Community Blood Services is urging community members to donate blood and help replenish the blood supply after last week’s snowstorm closed the doors of its donor centers and canceled mobile blood drives.

"We’re particularly concerned because there may be more snow later this week that could keep donors inside, further depleting our blood supply," said Patrice Foresman, director of recruitment at Community Blood Services.

"We are asking all eligible donors to please come out during the next few days to donate blood and platelets and give the gift of life to patients in our community hospitals," Foresman said. An increase in donations will ensure the blood is available when needed by patients in our community hospitals, she added.

Every donor will receive a complimentary Shop Rite gift card as a thank you for their lifesaving donations when they donate through Monday, January 10th at various New Jersey and New York donor centers.

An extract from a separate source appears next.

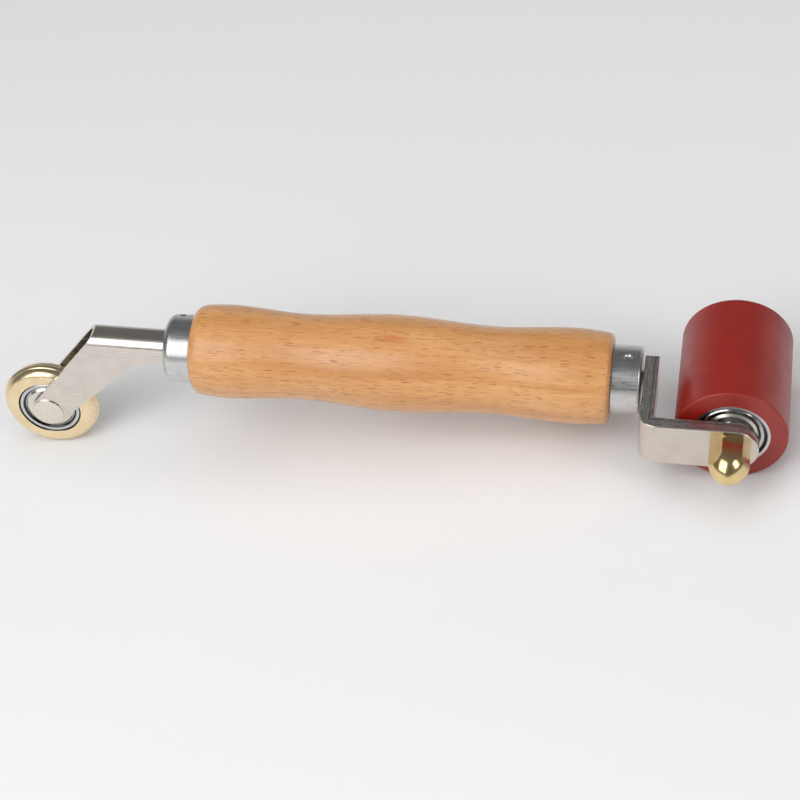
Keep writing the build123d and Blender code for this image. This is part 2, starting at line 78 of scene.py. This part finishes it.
# Dark flecks: repeats per metre, offset, reach within a cell, strength
FLECKS = (
    ((150, 1200, 1200), (0.0, 0.0, 0.0), 0.26, 0.75),
    ((230, 1900, 1900), (0.4, 0.2, 0.7), 0.30, 0.55),
    ((85, 1500, 1500), (0.9, 0.6, 0.1), 0.24, 0.6),
    ((130, 2300, 2300), (0.3, 0.9, 0.5), 0.34, 0.5),
)
FLECK_CORE = 0.75
FLECK_CHANCE = (0.45, 0.97)
PORE_SHARE = 0.5
PORE_STRENGTH = 0.3
PORE_DEPTH = 0.00007

# The reddish spot on the grip, in the tool frame: its scale, and its place in that scale
KNOT_SCALE = (150, 520, 520)
KNOT_PLACE = (-14.7, -2.25, 6.93)
KNOT_FADE = (1.0, 0.2)

# Red silicone: linear colours, repeats per metre
SILICONE_LIGHT = (0.285, 0.0115, 0.005, 1.0)
SILICONE_DARK = (0.25, 0.009, 0.004, 1.0)
SILICONE_DUST = (0.5, 0.16, 0.12, 1.0)
SILICONE_CLOUD = 160.0
SILICONE_GRAIN = 2600.0
SILICONE_GRAIN_STRENGTH = 0.12
SILICONE_GRAIN_DEPTH = 0.00003
DUST_CELLS = 320.0
DUST_REACH = (0.09, 0.05)
DUST_CHANCE = (0.8, 0.95)
DUST_STRENGTH = 0.35

# Turned metal: tarnish and its effect on the roughness, and rings
TARNISH_CLOUD = 120.0
TARNISH_SPAN = (0.35, 0.75)
TURNED_SPREAD = 0.03
RING_STRENGTH = 0.5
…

Donors can call toll-free 866-228-1500 or click here to find out where and when they can donate or to schedule their appointments, or click here to schedule an appointment online. Walk-ins are also welcome for blood donations but appointments are needed to donate platelets, which are needed to treat cancer and other seriously ill patients.

"This time of year, the blood supply traditionally dips to significantly lower levels because of stormy weather and vacations," Foresman noted. "Blood donors are the heroes who give life to others in need."

All blood types are needed to meet the needs of patients in the more than 30 hospitals we serve in New Jersey and New York, especially Types O negative and O positive. Type O is the universal blood type and can be transfused in the event of an emergency. Platelet donations also are critically needed, especially during the first few days of the week, to meet hospital needs.

"Blood has a limited shelf life, and must constantly be replenished," Foresman explained, noting collections drop off during the winter months, often because people don’t want to come out in cold or snowy weather or are ill . She said about 250 pints of blood must be collected each day to meet the needs of hospital patients.

Whole blood donors must be 17-75 years old (16 with parental permission) and weigh at least 110 pounds. Donors also receive complimentary health screenings, including non-fasting cholesterol and glucose screenings.

"Taking an hour out of your day to give blood means you could help a cancer or pediatric patient, or an accident victim," Foresman said. "Won’t you please come donate and make a difference in someone’s life today?